Na opinião do professor Vitor Filgueiras, que já foi auditor fiscal do trabalho entre os anos de 2007 e 2017, a portaria Nº 1129/2017 seria a “cereja do bolo” para a eliminação dos limites à exploração do trabalho em nossa sociedade. “Caso tenha efeito, praticamente vai acabar com o combate ao trabalho análogo ao escravo no Brasil”, afirmou.
“Como o próprio nome diz, esse tipo de trabalho possui condições semelhantes ou até piores ao qual o escravo era submetido”, explicou. Além da herança da escravidão, descreve Filgueiras, há um padrão de gestão econômica depredatório, cujo interesse é dilapidar a força de trabalho, por isso, “o trabalho escravo não se erradica no capitalismo. É possível limitá-lo, mas assim que as condições políticas ressurgem, elas voltam a todo vapor”.
Vitor falou também de outras tentativas anteriores à portaria que tentam alterar o atual conceito de trabalho análogo ao escravo. “Essa disputa está sendo colocada desde 2003”, afirmou. Para ele, o capitalismo não precisa de chicote para exploração. “É preciso que venha alguém de fora e coloque limite àquele processo”. Ele mostrou fotos de trabalhadores em situação degradante. “É isso que o atual governo está dizendo que não é mais crime”, apontou.
O professor João José Reis deu uma aula de história sobre escravidão pré-abolição. Ele, que estuda história social e da escravidão e do tráfico, afirmou que o Brasil foi o país da América que mais importou escravos. A Bahia foi o segundo maior porto das Américas, de onde se organizavam as expedições negreiras, perdendo apenas para o Rio de Janeiro. Ele abordou também as influências estruturais da escravidão em nossa sociedade, com a naturalização do fenômeno. “A escravidão estava espalhada por todo tecido social. Escravos podiam ser donos de escravos, por exemplo”, afirmou.
“A alforria era algo que o escravo podia almejar. Era dada principalmente por pequenos e médios proprietários”, por isso, esclarece, em meados do século XIX, a população livre era maior que a população de escravos. “A alforria, contudo, era algo que exigia obediência, lealdade e bons serviços”, observou.
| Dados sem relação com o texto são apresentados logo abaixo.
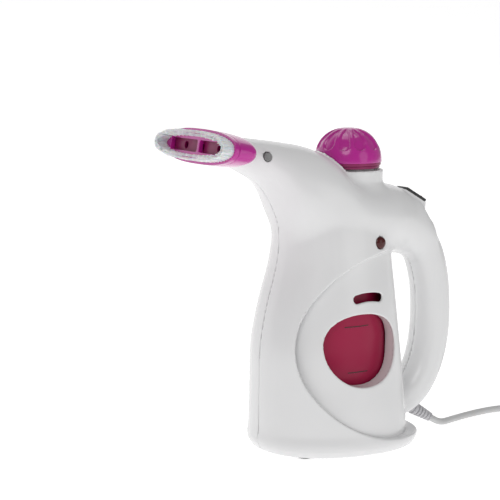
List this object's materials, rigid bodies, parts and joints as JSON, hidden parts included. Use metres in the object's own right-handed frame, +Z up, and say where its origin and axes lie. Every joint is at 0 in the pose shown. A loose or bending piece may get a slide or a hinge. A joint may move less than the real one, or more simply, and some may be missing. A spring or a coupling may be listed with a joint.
{
  "type": "handheld garment steamer",
  "caption": "Handheld garment steamer with a swan neck, oval clip-on brush head, screw filler cap, tank window and loop handle, for smoothing hanging clothes with steam.",
  "frame": {"origin": "on the standing surface, under the middle of the body's base", "axes": "-X the way the steam leaves, +X towards the handle, +Z up, and the indicator lamp is on the -Y side"},
  "size_m": [0.4469, 0.1675, 0.2507],
  "materials": {
    "white_shell": "gloss",
    "pale_plastic": "satin",
    "magenta_plastic": "gloss",
    "tank_plastic": "gloss",
    "lens_red": "gloss",
    "black_plastic": "satin",
    "red_plastic": "gloss",
    "grey_plastic": "satin",
    "bristle_nylon": "satin",
    "grey_pvc": "matte",
    "rubber_dark": "matte",
    "silicone": "matte",
    "steel": "bright",
    "aluminium": "cast",
    "heater_sheath": "dull",
    "brass": "bright",
    "bakelite": "satin",
    "lamp_glass": "clear",
    "nylon_white": "satin",
    "wire_brown": "satin",
    "wire_blue": "satin"
  },
  "bodies": {
    "root": {"housing_left": "white_shell", "housing_right": "white_shell", "base_plate": "pale_plastic", "rubber_feet": "rubber_dark", "base_screws": "steel", "housing_screws": "steel", "water_tank": "tank_plastic", "filler_neck": "pale_plastic", "heater_gasket": "silicone", "heater_plate": "aluminium", "heating_element": "heater_sheath", "tank_screws": "steel", "thermostat": "bakelite", "thermal_fuse": "nylon_white", "steam_tube": "silicone", "head_socket": "pale_plastic", "socket_seal": "rubber_dark", "indicator_lens": "lens_red", "indicator_lamp": "lamp_glass", "lamp_holder": "nylon_white", "switch_bezel": "black_plastic", "switch_body": "black_plastic", "switch_terminals": "brass", "terminal_block": "nylon_white", "cord_clamp": "nylon_white", "inner_cord": "grey_pvc", "live_wires": "wire_brown", "neutral_wires": "wire_blue", "strain_relief": "grey_pvc", "cord_run": "grey_pvc", "cord_coil": "grey_pvc", "cord_tail": "grey_pvc", "cord_tie": "pale_plastic", "plug_body": "grey_pvc", "plug_pins": "brass", "button_spring_left": "steel", "button_spring_right": "steel"},
    "cap_lift": {"cap_seal": "silicone"},
    "cap": {"cap_dome": "magenta_plastic", "cap_liner": "magenta_plastic"},
    "rocker": {"switch_rocker": "red_plastic"},
    "button_left": {"release_button_left": "grey_plastic"},
    "button_right": {"release_button_right": "grey_plastic"},
    "steam_head": {"head_shell": "magenta_plastic", "head_spigot": "magenta_plastic", "head_face": "magenta_plastic"},
    "brush": {"brush_frame": "magenta_plastic", "brush_bristles": "bristle_nylon"}
  },
  "joints": [
    {"name": "cap_rise", "type": "slide", "parent": "root", "child": "cap_lift", "axis": [0, 0, 1], "range_m": [0, 0.0141]},
    {"name": "cap_turn", "type": "hinge", "parent": "cap_lift", "child": "cap", "pos_m": [0.013, 0, 0.22], "axis": [0, 0, 1], "range_deg": [0, 720]},
    {"name": "switch_rock", "type": "hinge", "parent": "root", "child": "rocker", "pos_m": [0.07124, 0, 0.19031], "axis": [0, 1, 0], "range_deg": [0, 18]},
    {"name": "button_left_press", "type": "slide", "parent": "root", "child": "button_left", "axis": [0, 1, 0], "range_m": [0, 0.003], "stiffness_N_per_m": 300, "deforming": ["button_spring_left"]},
    {"name": "button_right_press", "type": "slide", "parent": "root", "child": "button_right", "axis": [0, -1, 0], "range_m": [0, 0.003], "stiffness_N_per_m": 300, "deforming": ["button_spring_right"]},
    {"name": "head_pull", "type": "slide", "parent": "root", "child": "steam_head", "axis": [-0.9848, 0, 0.1736], "range_m": [0, 0.034]},
    {"name": "brush_pull", "type": "slide", "parent": "steam_head", "child": "brush", "axis": [-0.9848, 0, 0.1736], "range_m": [0, 0.012]}
  ],
  "couplings": [
    {"joint": "cap_rise", "follows": "cap_turn", "m_per_rad": 0.0011141}
  ]
}
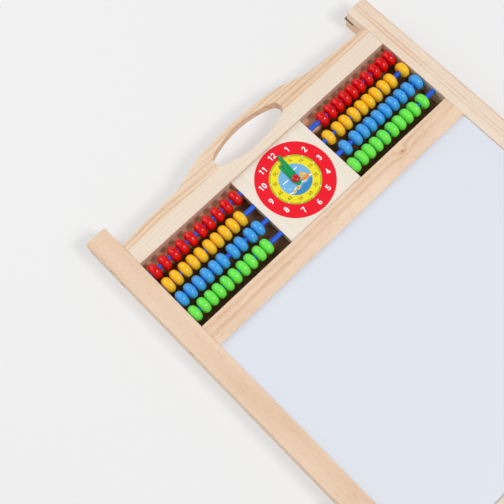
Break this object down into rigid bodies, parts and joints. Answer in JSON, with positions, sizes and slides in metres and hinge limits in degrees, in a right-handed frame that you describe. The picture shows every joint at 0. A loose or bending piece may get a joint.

No Brasil, completa Reis, diferentemente dos Estados Unidos cujo escravo alforriado precisava abandonar o Estado, havia uma certa absorção dos escravos libertos.
“Estamos numa situação que o governo quer abolir a lei áurea. A portaria teve resistência inclusive dentro do aparato do Estado. Ela é resultado da fragilidade jurídica num mundo que, estima-se, possui de 30 a 56 milhões de pessoas escravizadas”, afirmou Reis ao conduzir o debate para o momento político nacional. Em sua opinião, falta a dimensão da resistência que atua no cotidiano nas pesquisas atuais sobre escravidão contemporânea . “Procurar conhecer as leis para garantir seus direitos é um forma de resistência”, assegurou.
Segundo dados do Ministério do Trabalho, nos últimos 20 anos quase 50 mil trabalhadores foram resgatados da escravidão contemporânea. A expectativa é que ainda existam 160 mil pessoas vivendo nessas condições no Brasil, de acordo com a Walk Free Fundantion.
O debate foi organizado pelo Centro de Estudos e Pesquisas em Humanidades (CRH/UFBA), Programa de Pós-Graduação em Ciências Sociais (PPGCS/UFBA), Núcleo de Estudos Conjunturais (NEC/UFBA), com o apoio da Reitoria.